Kiany Vroman

Personal information
- Date of birth: 21 January 2004 (age 22)
- Place of birth: Ghent, Belgium
- Height: 1.89 m (6 ft 2 in)
- Position: Goalkeeper

Team information
- Current team: OH Leuven
- Number: 13

Youth career
- 2009–2013: Wingene
- 2013–2022: Club Brugge

Senior career*
- Years: Team / Apps / (Gls)
- 2021–2025: Club NXT / 1 / (0)
- 2025–2026: Lierse / 22 / (0)
- 2026–: OH Leuven / 0 / (0)

International career^{‡}
- 2019: Belgium U15 / 0 / (0)

= Kiany Vroman =

Belgian association football player

Kiany Vroman (born 21 January 2004) is a Belgian professional footballer who plays for OH Leuven in the Belgian Pro League.

== Career ==
Vroman is a youth exponent of Club Brugge, and made his professional debut for Club NXT in the Challenger Pro League on 14 March 2021 at just 17 years of age, when he was subbed in to replace the injured Nick Shinton after 21 minutes in a 0–1 home loss to Seraing, with Vroman saving a penalty in the last few minutes of the match.

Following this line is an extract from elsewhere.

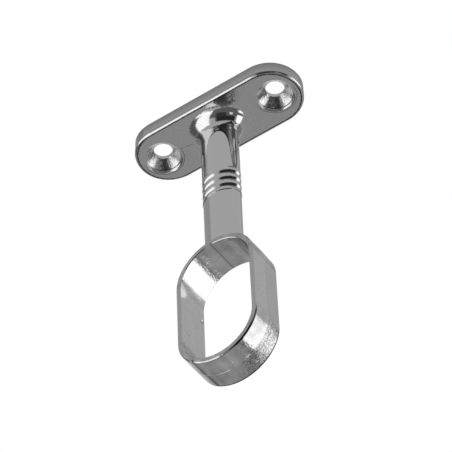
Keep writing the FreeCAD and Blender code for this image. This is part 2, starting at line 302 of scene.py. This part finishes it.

Despite remaining with Club NXT until 2025 and being on the match sheet another 34 times as substitute goalkeeper, this would be his only match for the club, as he was competing with (amongst others) Senne Lammens, Nick Shinton, Josef Bursik and Dani van den Heuvel. Vroman signed for Lierse in 2025 where he became the first choice goalkeeper, making 22 league appearances and 2 in the Belgian Cup. On the final day of the 2026 summer transfer window, Vroman was signed by OH Leuven to replace Tobe Leysen who moved from OH Leuven to Genk that same day.